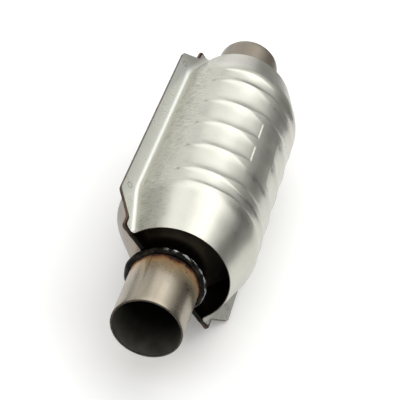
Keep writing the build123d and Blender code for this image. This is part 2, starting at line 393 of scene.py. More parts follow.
def wire_ring(start):
    """Wires wound both ways round a ring with a square section, over a tight core."""
    half_x, half_r = seal_width / 2 - wire_radius, (mat_radius - brick_radius) / 2 - wire_radius
    centre_x, centre_r = start + seal_width / 2, (mat_radius + brick_radius) / 2
    steps = np.linspace(0, 2 * pi, seal_turns * steps_a_turn, endpoint=False)
    all_points, all_faces, used = [], [], 0
    for way, phase, shrink in ((1, 0.0, 1.0), (-1, 0.4, 0.97), (1, pi, 0.9), (-1, pi + 0.4, 0.87)):
        turn = way * seal_turns * steps + phase
        square = np.maximum(abs(np.cos(turn)), abs(np.sin(turn))) ** 0.7
        x = centre_x + shrink * half_x * np.cos(turn) / square
        r = centre_r + shrink * half_r * np.sin(turn) / square
        path = np.stack([x, r * np.cos(steps), r * np.sin(steps)], -1)
        points, faces = thin_wire(path, wire_radius, 4)
        all_points.append(points)
        all_faces.append(faces + used)
        used += len(points)
    corners = np.array([(-half_x, -half_r), (-half_x, half_r), (half_x, half_r), (half_x, -half_r)])
    points, faces = turned(corners * core_share + (centre_x, centre_r), 120)
    all_points.append(points)
    all_faces.append(np.array(faces) + used)
    return np.concatenate(all_points), np.concatenate(all_faces).tolist()


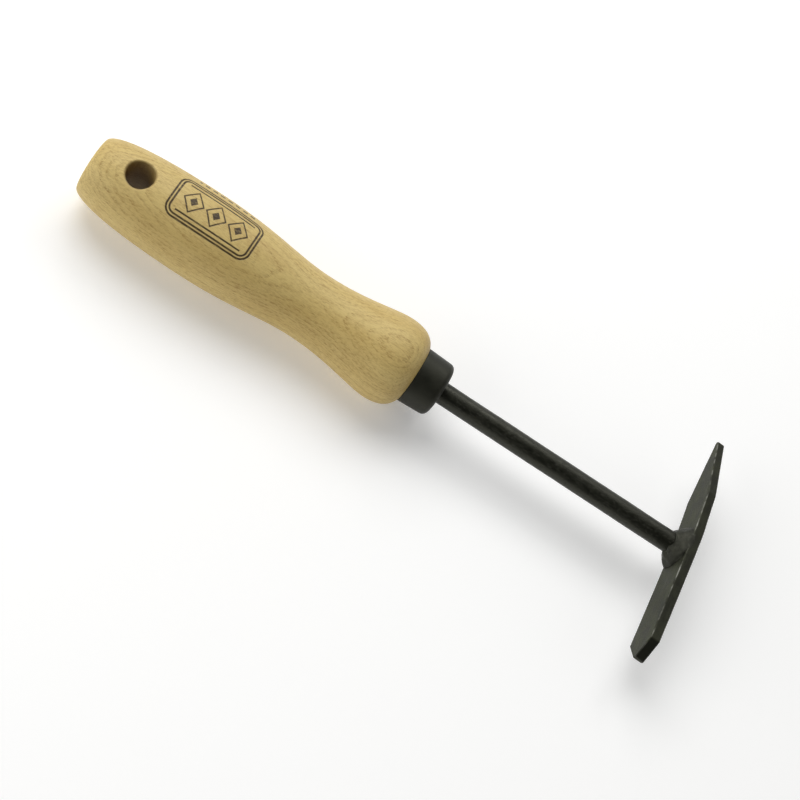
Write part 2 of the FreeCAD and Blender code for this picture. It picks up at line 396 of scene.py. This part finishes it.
def in_the_hole(g):
    """1 on the drilled wall of the hang hole, easing to 0 over its rim: where the hole's painted shade and
    darker drilled wood go.
    """
    along, _, _ = g.split(g.mm)
    across = g.vector("DOT_PRODUCT", g.mm, tuple(HOLE_ACROSS))
    out = g.vector("LENGTH", g.join(along, across, 0.0))
    return g.between(out, HOLE_RADIUS / MM + 0.05, HOLE_RADIUS / MM + 0.9, 1.0, 0.0)


def ash():
    """Pale ash: growth rings, streaks and fibres along the handle, open pores, the burnt mark, and in the
    hang hole darker drilled wood with painted shade.
    """
    g = Graph("ash")
    early = growth_rings(g)
    streak = g.noise((0.07, 0.6, 0.6), 5.0, 0.65)
    fibre = g.noise((0.55, 2.6, 2.6), 4.0, 0.75)
    blotch = g.noise((0.020, 0.09, 0.09), 3.0)
    dots = g.noise((0.55, 2.9, 2.9), 3.0, 0.6)
    pores = g.math("MULTIPLY", g.between(dots, 0.54, 0.66), g.between(early, 0.10, 0.55, 0.25, 1.0))

    darkness = g.math("MULTIPLY", early, g.between(fibre, 0.35, 0.65, 0.12, 0.68))
    darkness = g.math("ADD", darkness, g.between(streak, 0.30, 0.72, -0.12, 0.20))
    darkness = g.math("ADD", darkness, g.between(fibre, 0.30, 0.70, -0.26, 0.34), clamp=True)
    colour = g.mix(darkness, ASH_PALE, ASH_DARK)
    colour = g.mix(g.between(blotch, 0.38, 0.66), colour,
                   g.mix(1.0, colour, (0.90, 0.86, 0.78), "MULTIPLY"))
    colour = g.mix(g.math("MULTIPLY", pores, 0.24), colour, ASH_PORE)
    # darkens the hang hole: painted shade in the recess along with the drilled wall's darker wood
    colour = g.mix(g.math("MULTIPLY", in_the_hole(g), 0.55), colour, DRILLED_WALL_AND_SHADE)
    mark = burnt_mark(g)
    colour = g.mix(g.math("MULTIPLY", mark, 0.96), colour, BURNT)

    height = g.math("SUBTRACT", g.math("MULTIPLY", fibre, 0.6), g.math("MULTIPLY", pores, 0.8))
    height = g.math("SUBTRACT", height, g.math("MULTIPLY", early, 0.25))
    height = g.math("SUBTRACT", height, g.math("MULTIPLY", mark, 1.6))
    roughness = g.math("ADD", g.between(fibre, 0.2, 0.8, 0.44, 0.58), g.math("MULTIPLY", pores, 0.2))
    return g.surface(colour, roughness, g.bump(height, 0.05), specular=0.35)


# ---------------------------------------------------------------- black parts

OLIVE = (1.0, 1.0, 0.80)    # the tint of what the black finishes reflect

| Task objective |
Set out the complete listing exactly as shown.

| Answer to the problem |
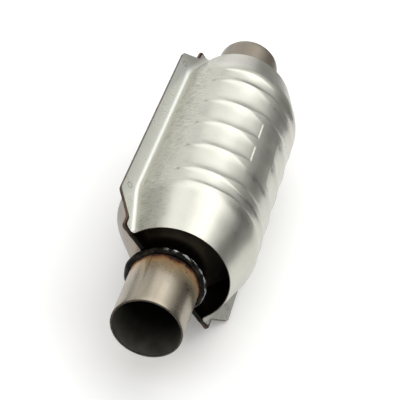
Keep writing the build123d and Blender code for this image. This is part 2, starting at line 393 of scene.py. More parts follow.
def wire_ring(start):
    """Wires wound both ways round a ring with a square section, over a tight core."""
    half_x, half_r = seal_width / 2 - wire_radius, (mat_radius - brick_radius) / 2 - wire_radius
    centre_x, centre_r = start + seal_width / 2, (mat_radius + brick_radius) / 2
    steps = np.linspace(0, 2 * pi, seal_turns * steps_a_turn, endpoint=False)
    all_points, all_faces, used = [], [], 0
    for way, phase, shrink in ((1, 0.0, 1.0), (-1, 0.4, 0.97), (1, pi, 0.9), (-1, pi + 0.4, 0.87)):
        turn = way * seal_turns * steps + phase
        square = np.maximum(abs(np.cos(turn)), abs(np.sin(turn))) ** 0.7
        x = centre_x + shrink * half_x * np.cos(turn) / square
        r = centre_r + shrink * half_r * np.sin(turn) / square
        path = np.stack([x, r * np.cos(steps), r * np.sin(steps)], -1)
        points, faces = thin_wire(path, wire_radius, 4)
        all_points.append(points)
        all_faces.append(faces + used)
        used += len(points)
    corners = np.array([(-half_x, -half_r), (-half_x, half_r), (half_x, half_r), (half_x, -half_r)])
    points, faces = turned(corners * core_share + (centre_x, centre_r), 120)
    all_points.append(points)
    all_faces.append(np.array(faces) + used)
    return np.concatenate(all_points), np.concatenate(all_faces).tolist()


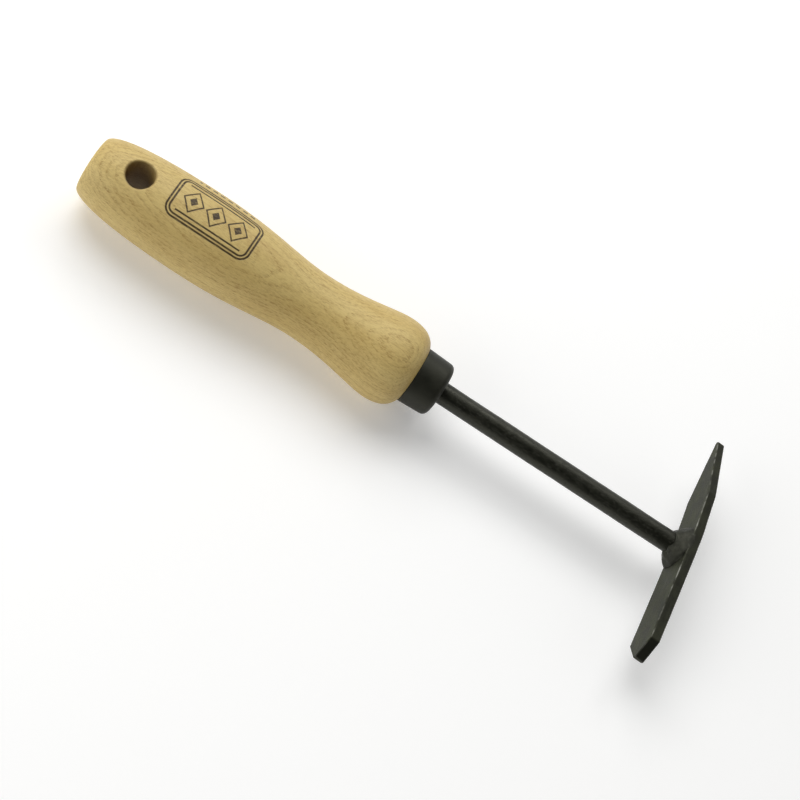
Write part 2 of the FreeCAD and Blender code for this picture. It picks up at line 396 of scene.py. This part finishes it.
def in_the_hole(g):
    """1 on the drilled wall of the hang hole, easing to 0 over its rim: where the hole's painted shade and
    darker drilled wood go.
    """
    along, _, _ = g.split(g.mm)
    across = g.vector("DOT_PRODUCT", g.mm, tuple(HOLE_ACROSS))
    out = g.vector("LENGTH", g.join(along, across, 0.0))
    return g.between(out, HOLE_RADIUS / MM + 0.05, HOLE_RADIUS / MM + 0.9, 1.0, 0.0)


def ash():
    """Pale ash: growth rings, streaks and fibres along the handle, open pores, the burnt mark, and in the
    hang hole darker drilled wood with painted shade.
    """
    g = Graph("ash")
    early = growth_rings(g)
    streak = g.noise((0.07, 0.6, 0.6), 5.0, 0.65)
    fibre = g.noise((0.55, 2.6, 2.6), 4.0, 0.75)
    blotch = g.noise((0.020, 0.09, 0.09), 3.0)
    dots = g.noise((0.55, 2.9, 2.9), 3.0, 0.6)
    pores = g.math("MULTIPLY", g.between(dots, 0.54, 0.66), g.between(early, 0.10, 0.55, 0.25, 1.0))

    darkness = g.math("MULTIPLY", early, g.between(fibre, 0.35, 0.65, 0.12, 0.68))
    darkness = g.math("ADD", darkness, g.between(streak, 0.30, 0.72, -0.12, 0.20))
    darkness = g.math("ADD", darkness, g.between(fibre, 0.30, 0.70, -0.26, 0.34), clamp=True)
    colour = g.mix(darkness, ASH_PALE, ASH_DARK)
    colour = g.mix(g.between(blotch, 0.38, 0.66), colour,
                   g.mix(1.0, colour, (0.90, 0.86, 0.78), "MULTIPLY"))
    colour = g.mix(g.math("MULTIPLY", pores, 0.24), colour, ASH_PORE)
    # darkens the hang hole: painted shade in the recess along with the drilled wall's darker wood
    colour = g.mix(g.math("MULTIPLY", in_the_hole(g), 0.55), colour, DRILLED_WALL_AND_SHADE)
    mark = burnt_mark(g)
    colour = g.mix(g.math("MULTIPLY", mark, 0.96), colour, BURNT)

    height = g.math("SUBTRACT", g.math("MULTIPLY", fibre, 0.6), g.math("MULTIPLY", pores, 0.8))
    height = g.math("SUBTRACT", height, g.math("MULTIPLY", early, 0.25))
    height = g.math("SUBTRACT", height, g.math("MULTIPLY", mark, 1.6))
    roughness = g.math("ADD", g.between(fibre, 0.2, 0.8, 0.44, 0.58), g.math("MULTIPLY", pores, 0.2))
    return g.surface(colour, roughness, g.bump(height, 0.05), specular=0.35)


# ---------------------------------------------------------------- black parts

OLIVE = (1.0, 1.0, 0.80)    # the tint of what the black finishes reflect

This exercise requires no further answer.